A reboot is a shot of steroids: a way to take a known quantity and pump up its value. It can mean going bigger and bolder, younger and hipper, or — in the case of the new “Hellboy” — darker and more hard-R splattery, closer in spirit to the original graphic novels. But however it translates creatively, the “upgrade” represented by a reboot is always, at heart, a paradigm of box-office victory: a new-and-improved franchise designed to produce new-and-improved grosses. In shareholder terms, a reboot is a sturdy old concept retrofitted for inflation.

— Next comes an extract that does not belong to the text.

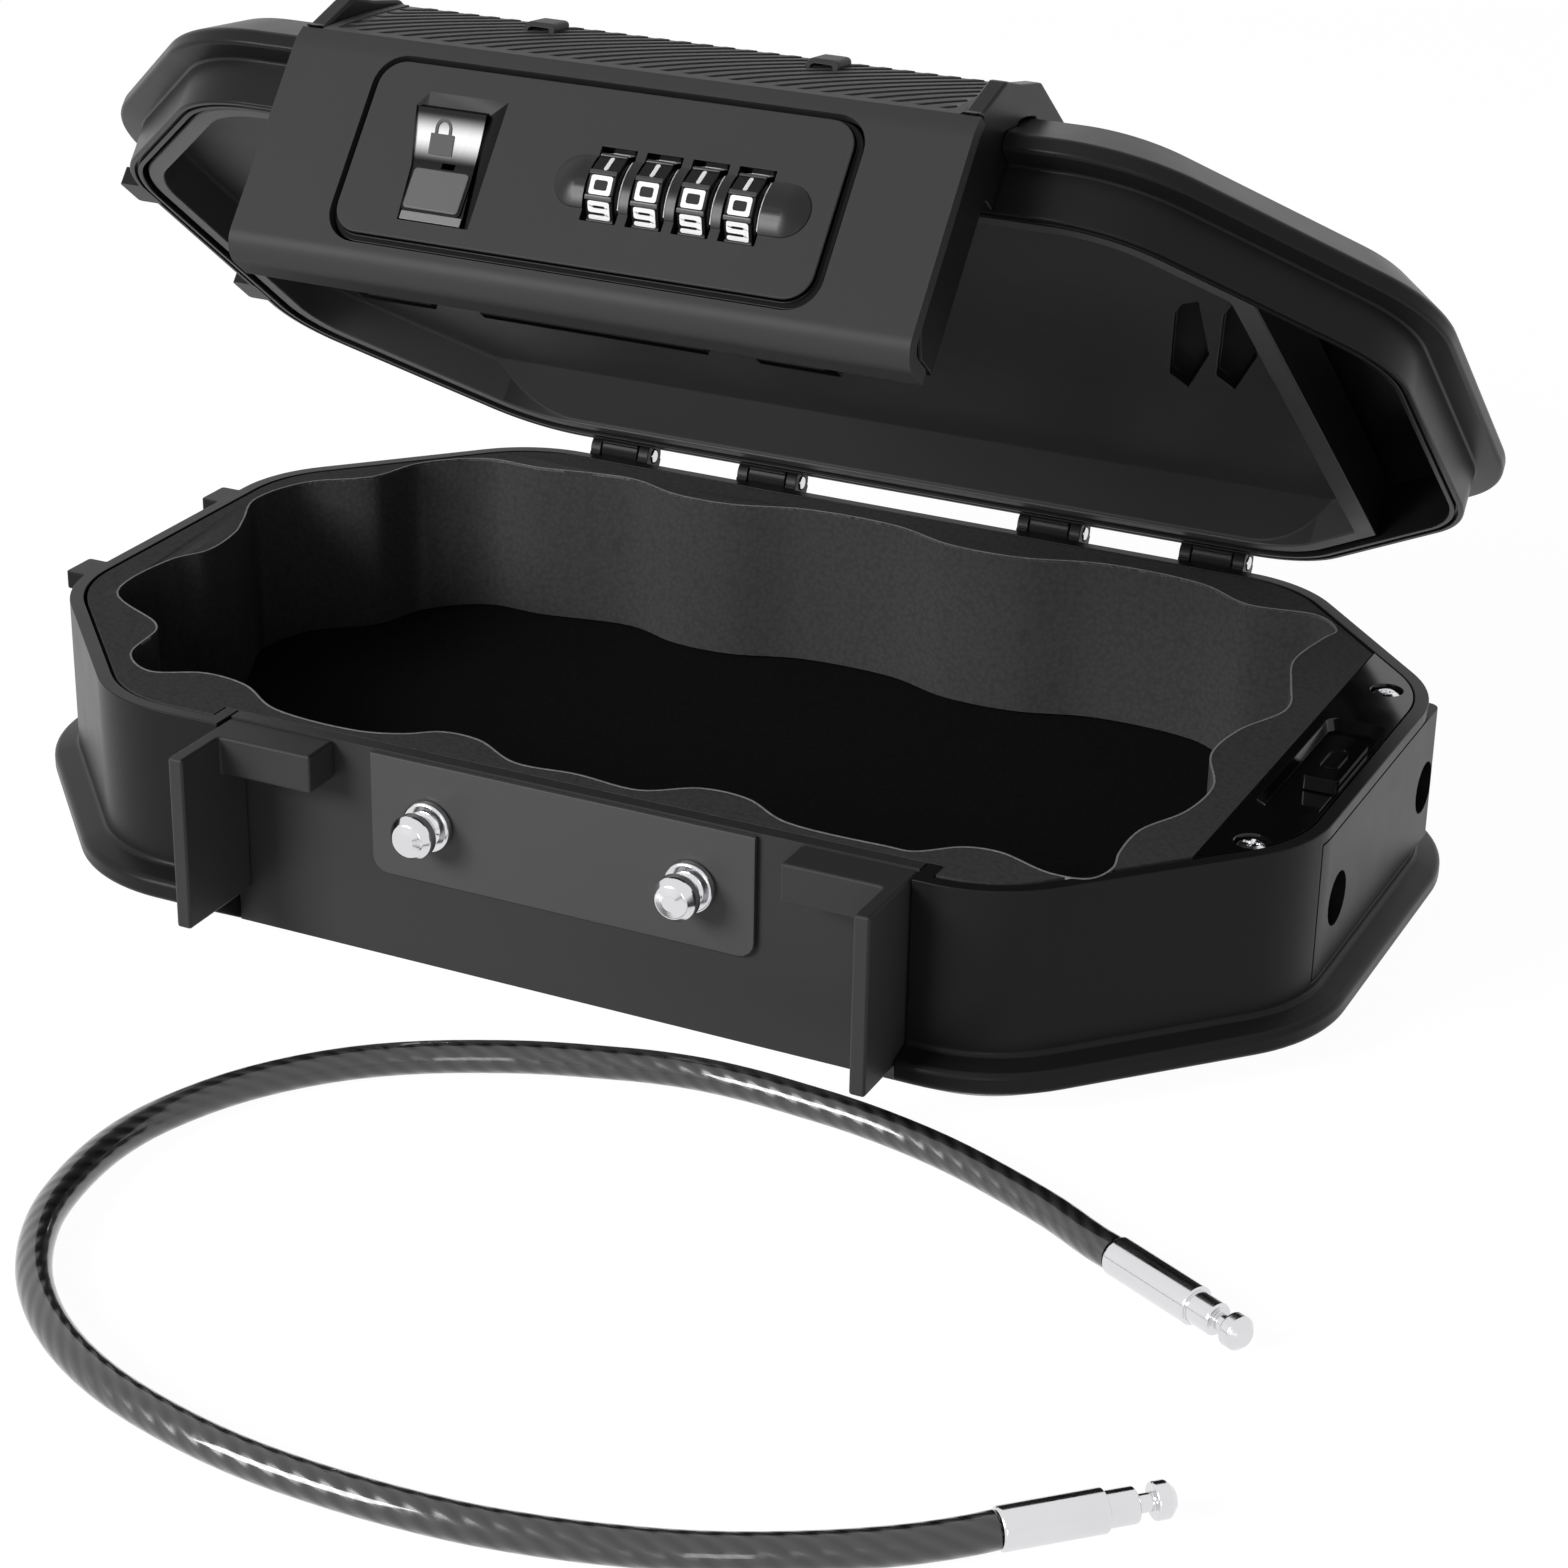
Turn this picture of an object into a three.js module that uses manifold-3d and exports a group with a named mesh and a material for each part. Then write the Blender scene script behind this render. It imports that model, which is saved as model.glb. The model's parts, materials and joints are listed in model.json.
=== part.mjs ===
// Portable car safe: a foam lined tray with a hinged lid, a number lock over its front edge and a cable lock.
// Millimetres. X runs along the length, Y from front to back, Z up.
// The origin is the centre of the underside.
// The lid is drawn closed and then turned open about its hinge axis.
import * as THREE from 'three';
import { mergeVertices } from 'three/addons/utils/BufferGeometryUtils.js';
import Module from 'manifold-3d';

const wasm = await Module();
wasm.setup();

// Driving dimensions
const gap = 0.3;
const overrun = 4;
const wall = 3;
const lidOpenAngle = THREE.MathUtils.degToRad(38.7);

const plan = { halfLength: 143, halfWidth: 89.5, chamferLength: 45, chamferWidth: 48, cornerRadius: 30 };
const cornerSteps = 5;

const base = {
  height: 46, floor: 4, undersideInset: 5.5, flare: 5.5, bevelHeight: 6.5, bandHeight: 3.8, shoulder: 1.4,
};
const lid = {
  lift: 0.8, wallHeight: 9.7, flare: 5.5, flareRise: 0.6, bandHeight: 3.2, domeRise: 8.2, domeInset: 5.5,
  ceilingInset: 10.5, innerDrop: 0.5,
};
const sideTab = { length: 9, reach: 4.5, height: 4, frontMargin: 11.5, backMargin: 18.5 };

// The lock sits a little to the right of the middle of the front
const lockX = 5;
const frontPanel = { halfLength: 75.8, recess: 4.7, thickness: 3 };
const striker = { halfLength: 42.5, thickness: 1, bottom: 19.6, cornerRadius: 3.5, topDrop: 0.5 };
const stud = {
  offset: 29.05, height: 32.6, discRadius: 5.35, discDepth: 1.8, neckRadius: 2.9, neckDepth: 2.9,
  headRadius: 4.5,
  headDepth: 4.3, tipRadius: 1.7, edge: 0.5, shankRadius: 2.5,
};
const nut = { radius: 5, thickness: 3.2, sides: 6 };
const guard = { thickness: 3.3, reach: 22.2, bottom: 8.5, armLength: 21, armReach: 9, armHeight: 8.1 };

const foam = { seatGap: 0.6, nutRelief: 6.3, nutReliefDepth: 1.5 };
const liner = { thickness: 3.4 };

// Cable lock in the right end of the tray, with its places measured from that end
const cableLock = {
  length: 18.7, coverThickness: 2.7, plateBottom: 14, plateTopMargin: 3, plateFrontMargin: 7.5,
  plateBackReach: 2.5,
  holeHeight: 27, frontHoleMargin: 18.9, backHoleMargin: 5.6, holeRadius: 5.6, socketRadius: 4,
  socketDepth: 11.7,
};
const thumb = { endMargin: 12, length: 8, front: -13.5, back: 6.3, proud: 1.3, travel: 6 };
const thumbRecess = { leftMargin: 16.8, rightMargin: 4, front: -28, back: 20, depth: 1.5 };
const keyPlate = {
  thickness: 2.5, stemWidth: 8, halfHeight: 5.6, frontMargin: 5.5, backMargin: 1.3, eyeRadius: 3.4,
  slotHalfWidth: 1.8, stemBack: 0.5,
};
const coverScrew = {
  headRadius: 3, headHeight: 1.6, shankRadius: 1.3, shankLength: 9, driveWidth: 1, driveDepth: 0.8,
};
const backScrew = { endMargin: 10.4, sideMargin: 51 };
const frontScrew = { endMargin: 11.4, sideMargin: 45.1 };

// Hinges on the rear wall
const hinge = {
  reach: 4.3, rise: 0.4, width: 15.5, earWidth: 2.7, barrelRadius: 3.6, pinRadius: 1.5, leafThickness: 2.4,
  rootTop: 5, rootHeight: 12,
};
const hingeOffsets = [-75.5, -36, 36, 75.5];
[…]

Except that there’s something wrong — aesthetically, financially, maybe spiritually — with rebooting a series that hasn’t begun to lose its freshness. The two “Hellboy” films were a nifty minor detour within the larger universe of good-vs.-evil comic-book fantasy. They were derivative and signified next to nothing, yet the way that del Toro made them, with coruscating style and flair, and the way Ron Perlman played them, with mordant wit (he was a demon hulk with a heart of valor), they had a little bit of soul. And their popularity, if anything, was building.

But now the series has done the equivalent of taking a sharp left turn and driving into a brick wall. The new “Hellboy” movie is “darkly” frenetic and junky, a kind of pandering grab bag. Its opening-weekend box-office tally will come in at around $12 million (less than half of what either of the previous two installments opened with), and that isn’t just disappointing; it’s downright crummy. How do we read those numbers — as a sign that, 15 years after the launch of the series, interest in it has waned? No, it’s that in this case, a movie produced by reboot culture was starkly inferior to the two films that had come before it.

But that’s no accident. By rebooting itself, the series squandered its identity. Fans were invested in Ron Perlman as Hellboy, and they were invested, maybe more than ever, in the lure of Guillermo del Toro’s pop-art vision. He is now, after all, an Oscar-winning filmmaker, and while I’ve never been all that much of a del Toro fan, I actually think there’s more art in the hellzapoppin’ creature-feature flamboyance of the “Hellboy” films than there is in some of his more celebrated efforts. (I’d seriously much rather watch “Hellboy II: The Golden Army” again than “Pan’s Labyrinth,” which I consider a sodden middlebrow Muppet movie. But that’s just me.)

The idea of changing horses when you’ve got a director like Guillermo del Toro in the saddle, as well as an actor like Ron Perlman who has fused with the central character and made it his own, bespeaks a serious delusion about what the appeal of the “Hellboy” films was ever about. They were (relatively) modest box-office performers, but that’s because they had a cult audience. They weren’t hooked up to Marvel or DC; they were stand-alone spectacles, and Hellboy, as a hero, is a stand-alone oddball. But now he’s an oddball whose connection to the audience has been disrupted. Reboot culture, in this case, becomes a syndrome at once greedy and naive — a form of capitalist self-sabotage. The funny thing is, you just know what the people behind the movie are thinking this weekend: How can the franchise be saved? What direction should we head in now? Do we go for another reboot?